Plus qu’à un dictionnaire, l’aspect général du volume fait penser à une suite de chapitres ou de brèves monographies: un caractère clair et bien lisible, une rédaction fluide et précise, les références placées en fin de notices, avec toutes les précisions voulues (éditeurs, nombres de pages, préfaciers, illustrateurs…). La plupart des écrivains disposent de développements qui permettent les nuances et les appréciations littéraires: ni la présentation, ni le fond ne sont étriqués.

Le choix des entrées a été une opération évidemment cruelle et difficile, pour que soient respectées les dimensions prévues de l’ouvrage. La qualité littéraire semble avoir été le critère principal, et c’est ainsi que des auteurs importants et populaires comme Anne Cuneo ou Jacques-Etienne Bovard en sont absents. Mais on regrette qu’une calamiteuse paresse l’ait privé des notices sur Etienne Barilier et Jacques Mercanton, qui étaient pourtant prévues. Sauf erreur, il s’agit du premier dictionnaire littéraire français qui offre une entrée «Paul Budry». Les chapitres ont principalement été rédigés par des spécialistes romands, mais il faut mentionner qu’une importante partie d’entre eux (Amiel, C. Bille, Bouvier, Chessex, Cingria, Crisinel, Giauque, A.- L. Grobéty, Haldas, Jaccottet, Ella Maillart, P.-L. Matthey, Grisélidis Réal (!), Schlunegger, Töpffer, Voisard) ont pour auteurs des professeurs français, et il convient de souligner la qualité des contributions de Peter Schnyder, de l’Université de Haute-Alsace (Mulhouse), et des lecteurs attentifs de l’Université de Cergy-Pontoise, actifs dans le «Centre de Recherches Textes et Francophonies».

A propos de francophonie, ce mot fait l’objet d’un développement dans la préface de Jean Pruvost: il constate que le mot, pourtant usité dès 1880, n’entre dans le Petit Larousse qu’en 1971. Mais notre surprise est de taille: malgré les définitions indiquées, pour les Français, sont francophones les personnes qui parlent le français hors de France. Analysant sous cet angle l’introduction des diverses éditions du Dictionnaire de l’Académie, le préfacier souligne que cet ouvrage, en 1992, a introduit «quelques mots régionaux et d’autre part, quelques mots relevant de la francophonie» (p. 17). Tous les exemples cités indiquent des régions hors de France.
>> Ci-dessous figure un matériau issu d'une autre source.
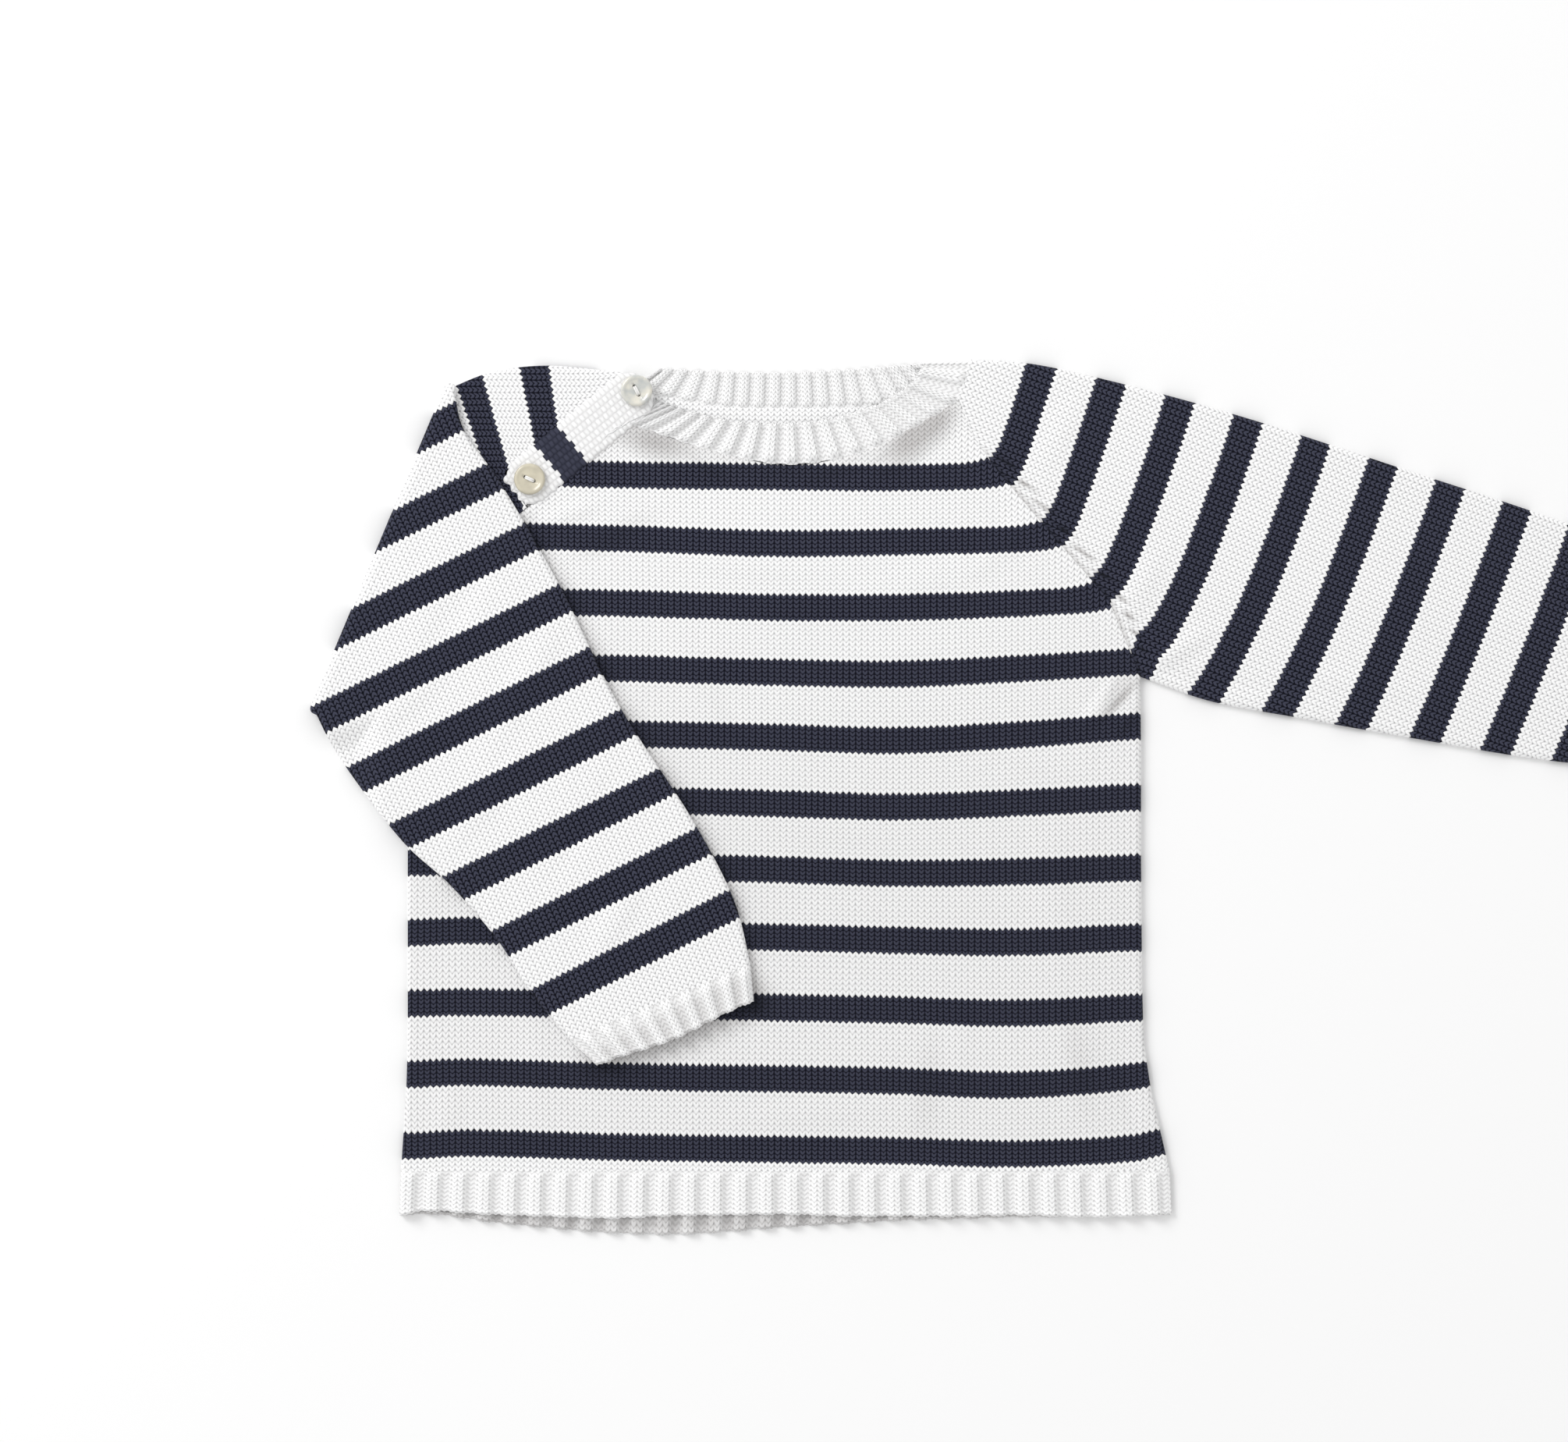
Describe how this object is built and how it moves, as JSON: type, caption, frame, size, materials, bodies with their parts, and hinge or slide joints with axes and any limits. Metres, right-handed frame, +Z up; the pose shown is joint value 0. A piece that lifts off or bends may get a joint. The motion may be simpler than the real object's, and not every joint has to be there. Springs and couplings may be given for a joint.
{
  "type": "striped baby sweater",
  "caption": "Small child's white cotton sweater with navy stripes, raglan sleeves, ribbed edges and a buttoned raglan placket, laid flat with its left sleeve folded over the front.",
  "frame": {"origin": "middle of the laid out sweater's bounding box, on the surface that it lies on", "axes": "+X towards the picture's right, where the right sleeve runs, +Y towards the neck, +Z up from the surface"},
  "size_m": [0.5718, 0.3366, 0.0084],
  "materials": {
    "striped_knit": "matte cotton stockinette, white with navy stripes",
    "rib_knit": "matte white cotton, two by two rib",
    "moss_knit": "matte cotton moss stitch, white with the navy stripes carried on",
    "pearl_button": "pearly gloss",
    "cream_button": "soft gloss, cream"
  },
  "bodies": {
    "root": {"back": "striped_knit", "front": "striped_knit", "right_sleeve": "striped_knit", "left_sleeve": "striped_knit", "front_hem_rib": "rib_knit", "back_hem_rib": "rib_knit", "right_cuff": "rib_knit", "left_cuff": "rib_knit", "neckband": "rib_knit", "button_band": "moss_knit", "buttonhole_band": "moss_knit", "button_upper": "pearl_button", "button_lower": "cream_button"}
  },
  "joints": []
}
La «présentation» de Mme Corinne Blanchaud, qui a dirigé l’édition, remarque: «Force est de constater que les lecteurs français connaissent peu ces auteurs francophones du Nord qui sont d’ailleurs presque absents de nos programmes et manuels scolaires et universitaires» (p. 26). Si, au Québec, les écrivains de la région sont connus et présents dans le cursus scolaire, c’est le contraire qui est vrai pour la Belgique «et surtout pour la Suisse (…). Les universitaires suisses déplorent l’absence, dans leurs programmes d’enseignement, des auteurs du patrimoine romand: la littérature de langue française transmise dans les universités suisses est la littérature française, à de rares exceptions!» (p. 27) Malgré un gros effort savant pour éditer, analyser, synthétiser ce riche trésor, il reste méconnu en dehors du cercle des lecteurs et des spécialistes. Même remarque pour l’histoire vaudoise, si bien étudiée et si peu connue du grand public.
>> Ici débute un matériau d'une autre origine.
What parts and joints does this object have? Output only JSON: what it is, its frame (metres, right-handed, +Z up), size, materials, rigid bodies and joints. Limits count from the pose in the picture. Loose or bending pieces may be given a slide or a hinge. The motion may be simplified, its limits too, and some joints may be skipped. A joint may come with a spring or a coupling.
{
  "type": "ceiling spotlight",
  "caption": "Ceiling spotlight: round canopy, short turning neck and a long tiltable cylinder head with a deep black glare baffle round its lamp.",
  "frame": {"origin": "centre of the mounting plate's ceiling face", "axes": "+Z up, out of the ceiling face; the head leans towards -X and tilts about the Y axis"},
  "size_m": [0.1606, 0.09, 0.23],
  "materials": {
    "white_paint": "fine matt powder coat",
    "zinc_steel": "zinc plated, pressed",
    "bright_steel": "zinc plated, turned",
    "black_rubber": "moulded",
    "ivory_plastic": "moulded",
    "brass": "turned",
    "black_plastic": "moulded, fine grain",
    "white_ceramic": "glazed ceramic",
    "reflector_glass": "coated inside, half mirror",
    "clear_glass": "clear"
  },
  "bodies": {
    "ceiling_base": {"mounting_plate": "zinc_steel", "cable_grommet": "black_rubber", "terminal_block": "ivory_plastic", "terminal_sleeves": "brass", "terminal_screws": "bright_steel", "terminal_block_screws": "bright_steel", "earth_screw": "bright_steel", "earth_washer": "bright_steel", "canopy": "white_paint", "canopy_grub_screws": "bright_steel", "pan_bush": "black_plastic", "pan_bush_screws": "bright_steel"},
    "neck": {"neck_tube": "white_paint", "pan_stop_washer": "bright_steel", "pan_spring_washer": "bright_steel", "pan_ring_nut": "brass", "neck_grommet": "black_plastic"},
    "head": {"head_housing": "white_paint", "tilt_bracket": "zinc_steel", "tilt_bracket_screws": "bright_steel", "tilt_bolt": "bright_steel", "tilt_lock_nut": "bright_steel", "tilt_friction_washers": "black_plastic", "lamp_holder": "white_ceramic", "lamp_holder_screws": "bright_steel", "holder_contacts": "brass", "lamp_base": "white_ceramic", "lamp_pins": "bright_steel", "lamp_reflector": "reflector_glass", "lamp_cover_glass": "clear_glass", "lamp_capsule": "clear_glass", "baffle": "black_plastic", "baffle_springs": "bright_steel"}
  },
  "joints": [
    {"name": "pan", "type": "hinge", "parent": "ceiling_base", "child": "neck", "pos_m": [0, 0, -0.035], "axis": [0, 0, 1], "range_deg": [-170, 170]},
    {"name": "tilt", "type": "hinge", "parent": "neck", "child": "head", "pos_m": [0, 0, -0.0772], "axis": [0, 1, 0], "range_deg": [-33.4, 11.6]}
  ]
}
Après un Dictionnaire des écrivains francophones classiques, Afrique subsaharienne, Caraïbe, Maghreb, Machrek, Océan indien publié en 2010, l’Université de Cergy-Pontoise, qui a également réalisé l’ouvrage présenté ici, mérite l’admiration et la reconnaissance de notre bon «pays romand». Il s’agit d’un tournant important: une équipe d’universitaires français et un éditeur parisien offrent à la Suisse romande, à la Belgique et au Canada francophones un ouvrage de référence qui fera date dans les annales de la diffusion de ces écrivains en France. La «province qui n’en est pas une» est maintenant à la portée de la métropole.

 

Référence:

Corinne Blanchaud, Dictionnaire des écrivains francophones classiques, Belgique, Canada, Québec, Luxembourg, Suisse romande, Paris, Honoré Champion Éditeur, 2013, index, 574 p., 22 € (!), ISBN 978-2-7453-2582-2.